The so-called “black toenail” is all too familiar to runners. Most athletes consider black toenails as a harmless phenomenon, a sort of “badge of honor” associated with being active. However, the presence of black toenails can provide important information for runners and should never be ignored or dismissed.
What Is a Runner’s Black Toenail?
Toenails turn black when blood collects and settles under the nail because of repeated trauma from friction, rubbing, or contact. Most commonly, running-related black toenails appear slowly over time, but can also develop suddenly after a race or training run.
Why Do Runners Get Black Toenails?
The standard runner’s black toenail is typically caused by trauma from the nail constantly hitting the front of a running shoe.
Am I Getting Black Toenail(s) Because My Shoe Is Too Big, Or Because My Shoe Is Too Small?
The answer is YES! Improper shoe fit is the main risk factor for the black toenail:
- ]A shoe that is too small puts the toenail right up against the front of the shoe, causing trauma with every step, especially for forefoot strikers.
- A shoe that is too large will allow the foot to slip forward, constantly hitting the front of the shoe.
- A shoe that is the proper length can still cause black nails if your shoe is too wide for your foot. Several shoe companies make running shoes in varying widths.
- Socks can affect shoe fit, especially in weather extremes that make the sock slippery.
Are There Other Run-Related Causes of Black Toenails?
Even in well-fitting shoes, an intense training regimen filled with speed work, races, or long runs can lead to black toenails. Uneven terrain or big changes in elevation/descent can increase trauma to the front of the foot. Also, wet conditions can cause foot slippage or a change in gait that can traumatize toenails. Some people have a “Morton’s second toe” which is longer than the big toe, increasing risk of black toenails even in ideal shoes, conditions, and training.

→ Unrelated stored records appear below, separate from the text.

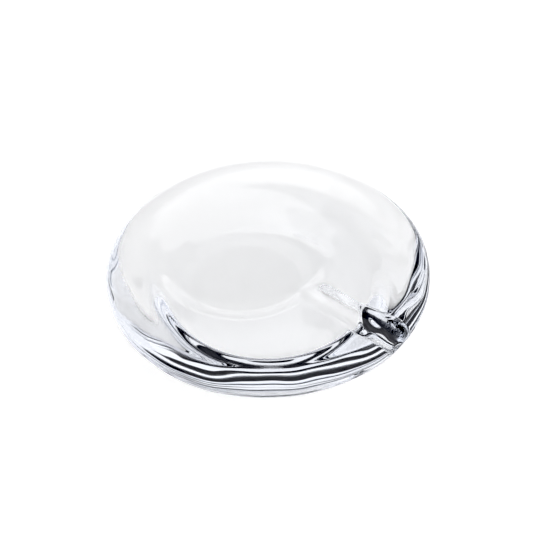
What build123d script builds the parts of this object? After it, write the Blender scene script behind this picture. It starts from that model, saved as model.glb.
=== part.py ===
from build123d import *
import math
import os

# A heavy round dish of clear glass, pressed in one piece. It stands on a foot ring on the XY plane
# with its axis on +Z. The groove runs out along +X, and the well stands off the axis towards -X.

# ---- Driving dimensions, in millimetres and degrees ----------------------------------
# Edge: half an ellipse lying on its side, with the crest on top and the widest circle outside
DISH_RADIUS = 75.0
CREST_HEIGHT = 25.0
EDGE_REACH = 9.5  # from the crest out to the widest circle
EDGE_RISE = 5.0  # from the widest circle up to the crest

# Ledge: the level top between the well and the crest
LEDGE_DROP = 2.7  # below the crest
CREST_WIDTH = 10.5  # over which the ledge climbs to the crest

# Underside: a straight flare down to a foot ring, with a shallow recess inside the ring
FOOT_INSET = 28.0  # from the widest circle in to the foot
FOOT_RING_WIDTH = 4.0
FOOT_EDGE_BLEND = 1.2
RECESS_DEPTH = 0.5
RECESS_WALL_ANGLE = 6.0

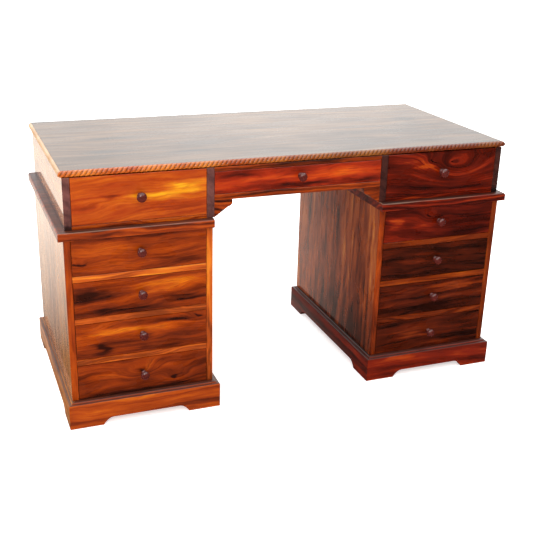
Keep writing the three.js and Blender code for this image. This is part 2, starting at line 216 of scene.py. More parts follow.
@dataclass(frozen=True)
class Sheesham:
    """Indian rosewood under clear lacquer: soft clouds and wandering dark bands on an amber ground.

    Lengths are in millimetres. figure is the spacing of the bands, sway how far they wander, tilt
    their slope along the board, heart a shift towards the dark heartwood, cloud the share of the
    tone that comes from soft clouds, stave the width of the glued-up boards in a panel (0 for one
    board), streak the share from thin straight streaks, coarseness a factor on every pattern's
    size, lines and flecks the strength of the fine dark lines and short dashes, lipping the palette
    of a front edge strip, relief how far the grain stands out, edge_wear_and_highlight how far the
    edges are painted pale, partly rubbed finish and partly painted highlight, and top_shade how far
    painted shade darkens faces that look up.
    """

    name: str
    grain: Grain
    palette: Palette
    seed: float
    figure: float = 24.0
    sway: float = 26.0
    tilt: float = 0.0
    heart: float = 0.0
    contrast: float = 1.0
    cloud: float = 0.40
    streak: float = 0.20
    coarseness: float = 1.0
    lines: float = 0.16
    flecks: float = 0.0
    relief: float = 0.12
    stave: float = 0.0
    knots: tuple[Knot, ...] = ()
    patches: tuple[Patch, ...] = ()
    board: tuple[Vector, Vector] | None = None
    lipping: Palette | None = None
    edge_wear_and_highlight: float = 0.0
    top_shade: float = 0.0
    polish: Polish = Polish.GLOSS

    def make(self) -> bpy.types.Material:
        """Builds the material."""
        material, tree = start_material(self.name)
        coords = add(tree, "TexCoord").outputs
        scaled = add(tree, "VectorMath", {0: coords["Object"], "Scale": 1 / MM}, operation="SCALE")
        axes = add(tree, "SeparateXYZ", (scaled,)).outputs
        along, across, through = (axes[letter] for letter in self.grain.value)
        shade = self.heart
        if self.stave:
            along, across, shade = self._staves(tree, along, across)
        offset = tuple(step * self.seed for step in SEED_STEPS)
        wood = add(tree, "CombineXYZ", (along, across, through))
        wood = add(tree, "VectorMath", (wood, offset), operation="ADD")
        field_mm = self._contours(tree, wood, along, across, through)
        ragged = self._ragged(tree, axes, wood)
        for knot in self.knots:
            field_mm, shade = self._knot(tree, knot, (axes, ragged), field_mm, shade)
        for patch in self.patches:
            mask = self._blob(tree, ragged, (patch.u, patch.v), (patch.half_length, patch.half_height))
            shade = add(tree, "Math", (mask, patch.shift, shade), operation="MULTIPLY_ADD")
        flow = add(tree, "CombineXYZ", (along, field_mm, through))
        flow = add(tree, "VectorMath", (flow, offset), operation="ADD")
        clouds = self._noise(tree, flow, (150, 30, 30), 4.0)
        level = self._level(tree, ((self._bands(tree, field_mm, self.figure, 3.0),
                                    1 - self.cloud - self.streak), (clouds, self.cloud),
                                   (self._noise(tree, flow, (130, 6, 6), 3.0), self.streak)), shade)
        body = self._ramp(tree, level, self.palette)
        if self.lipping:
            strip = self._ramp(tree, level, self.lipping)
            edge = self.board[0].y / MM + LIPPING_DEPTH
            front = add(tree, "Math", (axes["Y"], edge), operation="LESS_THAN")
            body = add(tree, "Mix", {0: front, MIX_A: body, MIX_B: strip}, data_type="RGBA")
        lines = self._bands(tree, field_mm, self.figure / 5, 2.0)
        body, pit = self._marks(tree, body, wood, flow, lines)
        # Paler edges: partly rubbed finish, partly painted highlight.
        if self.edge_wear_and_highlight:
            body = self._stain(tree, body, self._rubbed_and_highlit_edges(tree, axes, clouds), WORN_AND_HIGHLIT_EDGE)
        # Painted shade darkens the faces that look up.
        if self.top_shade:
            up = add(tree, "SeparateXYZ", (coords["Normal"],)).outputs["Z"]
            top_shade_mask = add(tree, "MapRange", {"Value": up, "From Min": 0.6, "From Max": 0.92,
                                          "To Max": self.top_shade})
            body = self._stain(tree, body, top_shade_mask, TOP_SHADE_COLOUR)
        self._surface(tree, wood, body, lines, pit)
        return material

    def _contours(self, tree: Tree, wood: Value, along: Value, across: Value, through: Value) -> Value:
        """The field whose contour lines the figure follows: across the board, tilted and wandering."""
        lean = add(tree, "Math", (along, self.tilt, across), operation="MULTIPLY_ADD")
        field_mm = add(tree, "Math", (through, 0.5, lean), operation="MULTIPLY_ADD")
        for stretch, detail, reach in (((420, 130, 130), 2.0, 4 * self.sway), ((90, 30, 30), 3.0, 18.0)):
            noise = self._noise(tree, wood, stretch, detail)
            swing = add(tree, "Math", (noise, 0.5), operation="SUBTRACT")
            field_mm = add(tree, "Math", (swing, reach, field_mm), operation="MULTIPLY_ADD")
        return field_mm

    def _marks(self, tree: Tree, body: Value, wood: Value, flow: Value, lines: Value) -> tuple:
        """Draws fine dark lines, short dashes and open pores over the wood.

        Returns:
            The wood's colour, and how deep each point is in a pore.
        """
        # Open pores are about 0.15 mm wide; they are drawn six times as coarse so that they show.
        marks = ((lines, 0.5, 0.72, self.lines),
                 (self._noise(tree, flow, (38, 3.4, 3.4), 2.0), 0.5, 0.7, self.flecks),
                 (self._noise(tree, wood, (12, 0.9, 0.9), 1.0), 0.6, 0.75, 0.25))
        for noise, least, most, strength in marks:
            mark = add(tree, "MapRange", {"Value": noise, "From Min": least, "From Max": most,
                                          "To Max": strength})
            body = self._stain(tree, body, mark, self.palette.umber)
        return body, mark

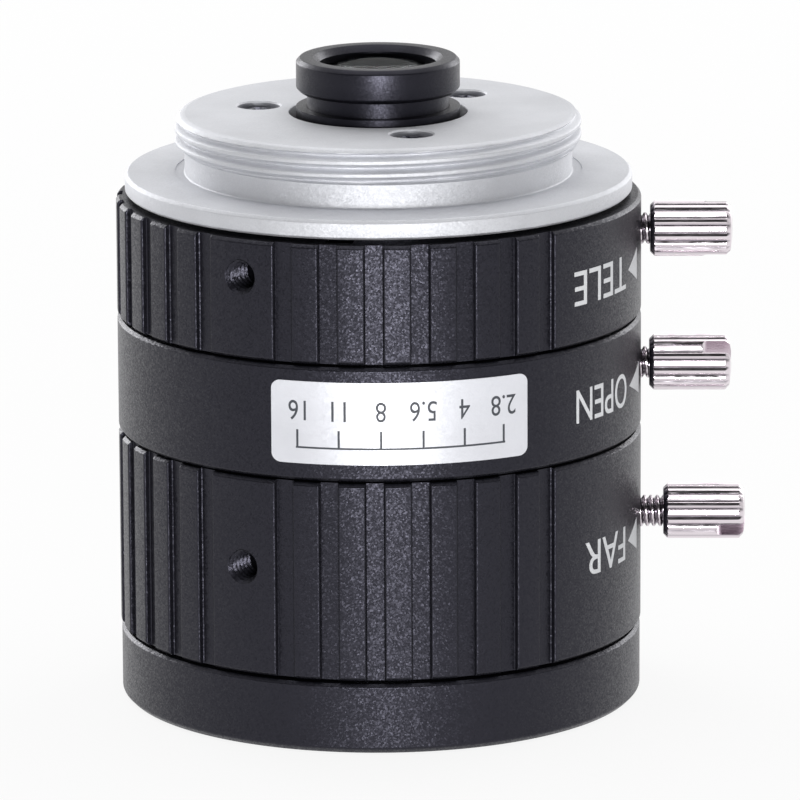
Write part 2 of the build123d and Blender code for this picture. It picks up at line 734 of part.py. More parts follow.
for name, height, gap, slot in (
    ("zoom", zoom_lock_z, zoom_tip_gap, zoom_slot_angle),
    ("iris", iris_lock_z, iris_tip_gap, iris_slot_angle),
    ("focus", focus_lock_z, focus_tip_gap, focus_slot_angle),
):
    parts[f"{name}_lock_screw"] = lock_screw(height, gap, slot)
    parts[f"{name}_lock_tip"] = lock_tip(height, gap)

for name, shape in parts.items():
    solids = shape if isinstance(shape, list) else [shape]
    export_step(Compound([solid for piece in solids for solid in piece.solids()]), f"parts/{name}.step")
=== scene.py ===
import json
import math

import bmesh
import bpy
from bpy.props import FloatProperty, FloatVectorProperty, PointerProperty
from mathutils import Matrix, Vector

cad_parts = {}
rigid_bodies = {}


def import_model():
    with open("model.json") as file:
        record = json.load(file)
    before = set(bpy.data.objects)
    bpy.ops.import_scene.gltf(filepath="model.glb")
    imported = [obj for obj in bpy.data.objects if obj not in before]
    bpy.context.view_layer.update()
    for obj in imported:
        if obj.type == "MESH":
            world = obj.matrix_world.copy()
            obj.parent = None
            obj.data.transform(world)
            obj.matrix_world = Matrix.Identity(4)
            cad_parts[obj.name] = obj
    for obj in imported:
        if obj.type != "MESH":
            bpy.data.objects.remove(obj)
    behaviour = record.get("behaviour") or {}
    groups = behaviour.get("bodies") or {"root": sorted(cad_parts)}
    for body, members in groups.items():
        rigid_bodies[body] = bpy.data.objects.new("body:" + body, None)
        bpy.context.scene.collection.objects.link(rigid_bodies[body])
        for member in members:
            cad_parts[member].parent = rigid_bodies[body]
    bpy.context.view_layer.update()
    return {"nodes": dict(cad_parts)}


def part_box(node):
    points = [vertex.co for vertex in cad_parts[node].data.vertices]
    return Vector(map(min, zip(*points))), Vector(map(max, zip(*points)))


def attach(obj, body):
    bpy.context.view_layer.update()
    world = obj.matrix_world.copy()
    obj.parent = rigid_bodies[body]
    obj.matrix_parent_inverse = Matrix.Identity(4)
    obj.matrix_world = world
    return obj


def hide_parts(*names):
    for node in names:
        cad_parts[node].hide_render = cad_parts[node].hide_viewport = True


bl_info = {
    "name": "Varifocal lens dressing",
    "version": (1, 0, 0),
    "blender": (4, 5, 0),
    "location": "View3D > Sidebar > Lens",
    "description": "Fine metalwork, markings, finishes and a studio for a C-mount varifocal lens",
    "category": "Object",
}

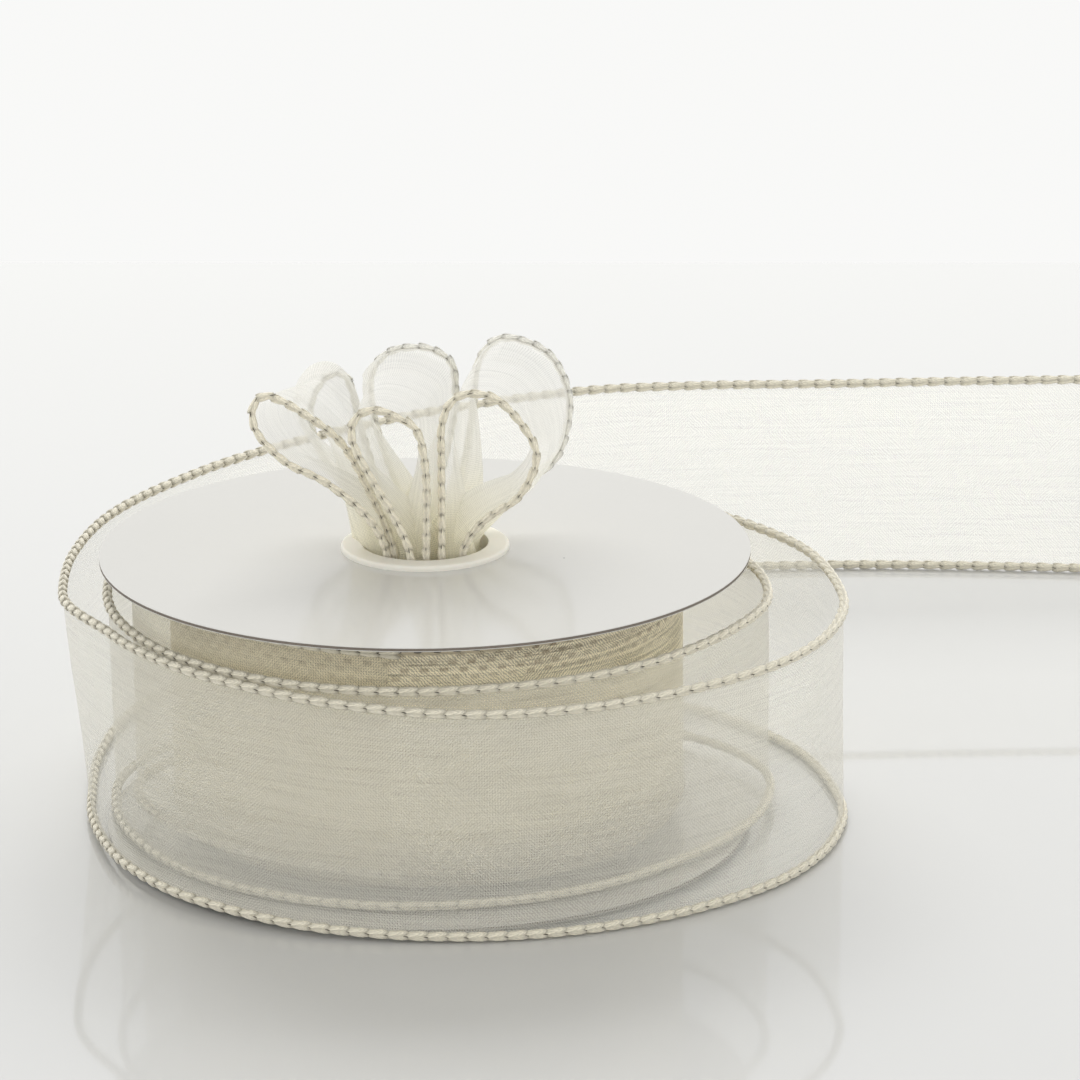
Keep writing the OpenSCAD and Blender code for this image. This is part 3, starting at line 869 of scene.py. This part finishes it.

What Else Can Make a Toenail Turn Black?
Melanoma, a type of skin cancer, sometimes develops as a growth in the skin under a toenail. Typically, the nail will have a dark spot that continues to expand over time, growing past the nail margins and/or pushing the nail up. Melanomas need immediate, urgent evaluation. A toenail can also become discolored from fungal infections in the skin under and around the nail. Toes can turn black from a lack of circulation causing gangrene, which is death of body tissue. If there is any doubt what is causing your black toenail, see your doctor or podiatrist.
How Do I Treat My Black Toenail?
The standard runner’s black toenail from bleeding that develops over time is a painless, relatively benign problem that does not require any direct action. However, a toenail that turns black suddenly can be very painful because rapid bleeding causes intense pressure under the nail, and a doctor can poke a hole in the nail to relieve pressure if treated within 24 hours. In either case, the most definitive treatment is to find out the cause and correct it. Consider the following causes and make changes as needed:
- Does your shoe fit properly?
- Is there a particular workout causing trauma to your toenails?
- Is terrain a factor?
- Do you have a medical problem unrelated to running that is causing nail discoloration?